Et ces grisonnants qui passaient la main dans tes cheveux à la sortie du bar alors que tu me dis : « est-ce que tu me paies le souper? » Je ne t’avais offert qu’un sourire sur mon passage, j’ignorais tout de toi alors, tu me semblais comme moi, perdu dans la nuit, dans ta jeunesse. Est-ce un travailleur social qui a fait irruption durant le repas pour t’offrir brutalement un endroit où dormir? «Goûte à la soupe à l’oignon du Club Sandwich, elle est bonne, prends-en au moins une cuiller.» (Je me suis senti gêné, comme pris en faute devant lui, mais de quoi? De m’interroger sur ce que tu es?)
J’ai la curiosité de mes vingt ans, mais la gêne d’aller seul dans un sauna. Et toi, tu ne voulais pas sortir seul de la chambre simple que j’avais payée. J’imagine par peur d’être harcelé. «Veux-tu faire quelque chose?» m’avais-tu demandé alors que nous nous y rendions. Non, seulement dormir. Ne pas être seul loin de me petite ville. Merci de ne pas avoir insisté. Simplement de t’être endormi à mes côtés.
Pourquoi m’as-tu choisi plutôt qu’un richard à la retraite?
La banquette faisait trois pieds. On s’y étale difficilement deux. Tu t’es assoupi en une minute, flambant nu, dans le silence entre deux chansons techno-house, sur les soupirs de nos voisins. Cette indifférence à la proximité des gens me sidère. Moi, je n’ai jamais pu dormir profondément contre mes amants. Mais je me sens bien contre ton corps, tranquille.
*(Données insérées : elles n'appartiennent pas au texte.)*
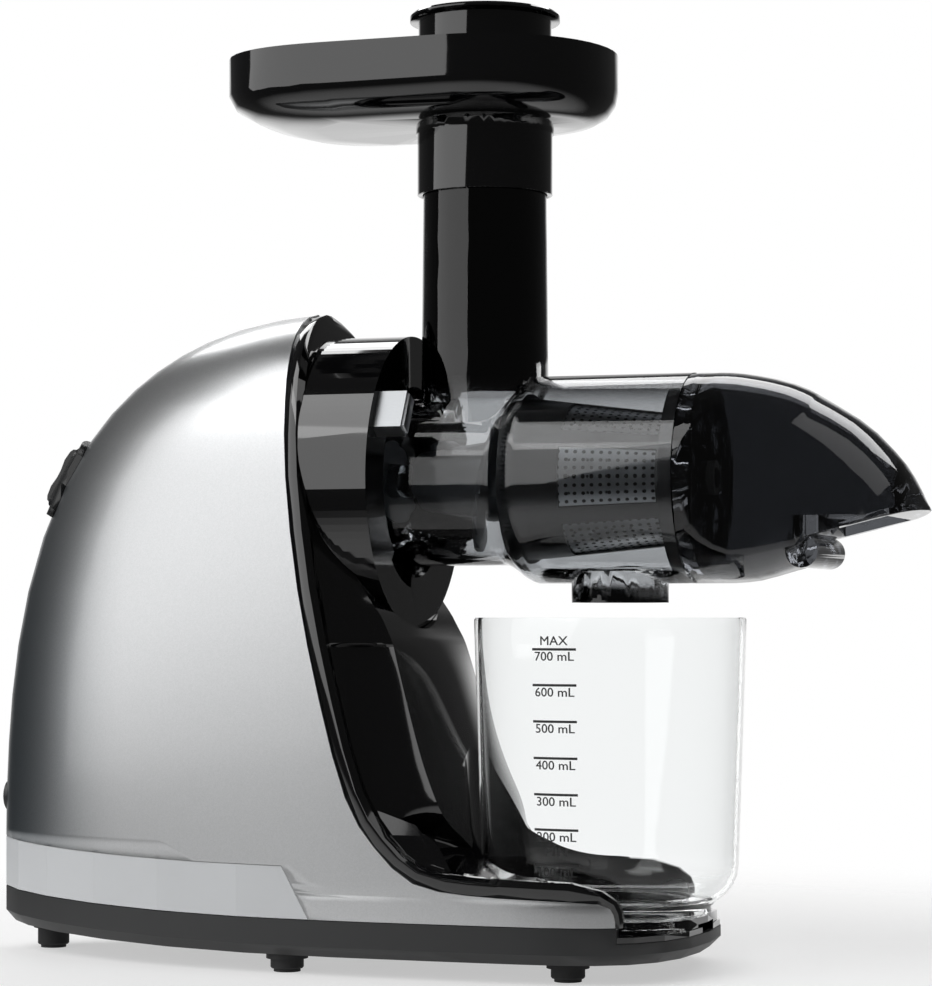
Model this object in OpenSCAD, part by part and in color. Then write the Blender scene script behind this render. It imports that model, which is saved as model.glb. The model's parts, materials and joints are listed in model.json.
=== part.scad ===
// Cold press juicer with a horizontal auger, a top feeding chute and a cup that stands on the base.
// Millimetres. +Z is up, +X points to the pulp spout, and the origin is on the floor at the middle
// of the overall length. Inside the modules, x = 0 is the axis of the juice cup: from_cup() moves
// that frame to its place.

/* [Overall] */
// Rear of the motor base to the cup axis
rear_reach = 250; // [240:1:262]
// Cup axis to the front tip of the base
front_reach = 38.5; // [36:0.5:42]
// Cup axis to the tip of the pulp spout
beak_reach = 120; // [112:1:128]
// Greatest width of the base
base_width = 126; // [122:1:132]
// Height of the housing crest
crest_z = 248; // [244:1:256]
// Height of the juicing axis
axis_z = 182.7; // [180:0.1:186]

/* [Base] */
// Height of the rubber feet
foot_h = 7; // [5:0.5:9]
// Radius of a foot
foot_r = 6.2; // [5:0.1:7.5]
// Height of the chamfer under the pan
chamfer_h = 4; // [2:0.5:6]
// Top of the dark band of the pan
band_top = 20.5; // [19:0.5:23]
// Top of the light side trim
trim_top = 40; // [36:0.5:46]
// How far these lines rise towards the rear
rear_rise = 4.5; // [0:0.5:7]
// Wall of the housing shell
shell_wall = 3; // [2.6:0.1:4]
// Depth of the recess that takes the side trim
trim_depth = 1.5; // [1:0.1:1.8]
// Wall of the pan
pan_wall = 2.4; // [1.8:0.1:3]
// Height of the pan in front of the arms
front_deck_z = 15; // [13:0.5:17]

/* [Front frame] */
// End of the arms beside the cup, from the cup axis
arm_reach = 17; // [14:0.5:20]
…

Je t’ai laissé tout l’espace. Je me suis couché sur le plancher. Parle-moi de tes cauchemars qui t’ont fait gémir avec violence dans le noir.
Je n’ai pas pu dormir. Par terre, j’essayais de comprendre la situation et ta présence, cela me bouleversait. Je pensais que tu devais être écoeuré des contacts. Tu m’as dit au matin: «tu aurais dû te coucher sur moi!»
Ton corps comme consommation ne m’intéresse pas. Et pourtant, Dieu sait que j’ai bandé contre ta chaleur. Te considérer comme Homme-objet me déshumaniserais, et toi du même coup, comme une poupée qu’on désire égoïstement. Je ne suis plus un enfant. J’aime ce qui vit. Je te préfère foisonnant de mille rires. Ma main sur ton front te rassurait-elle dans tes sombres délires?
Au matin, tu claudiquais encore et je faisais une bonne béquille. Nous terrassions les passants de nos élucubrations; la joie de vivre malgré mon pauvre portefeuille. Tu aurais voulu aller à la Ronde sur mon bras. Malgré ta jambe? Et c’est pour me faire plaisir que tu me tâtais dans la rue pour amuser la galerie, pour rendre les gens inconfortables?
J’ignore encore ce qui s’est passé cette journée-là entre toi et moi, je ne comprends pas bien mes sentiments, ni pourquoi je me pose tant de questions. Est-ce que j’étais simplement un client pour toi, même pas payant, que tu ne reverras jamais plus? Est-ce qu’on peut tomber amoureux d’un prostitué? Ou c’est de la pitié? Je m’ennuie de toi maintenant, sans pouvoir t’oublier.
En me quittant à ta station de métro, tu m’as volé notre premier baiser.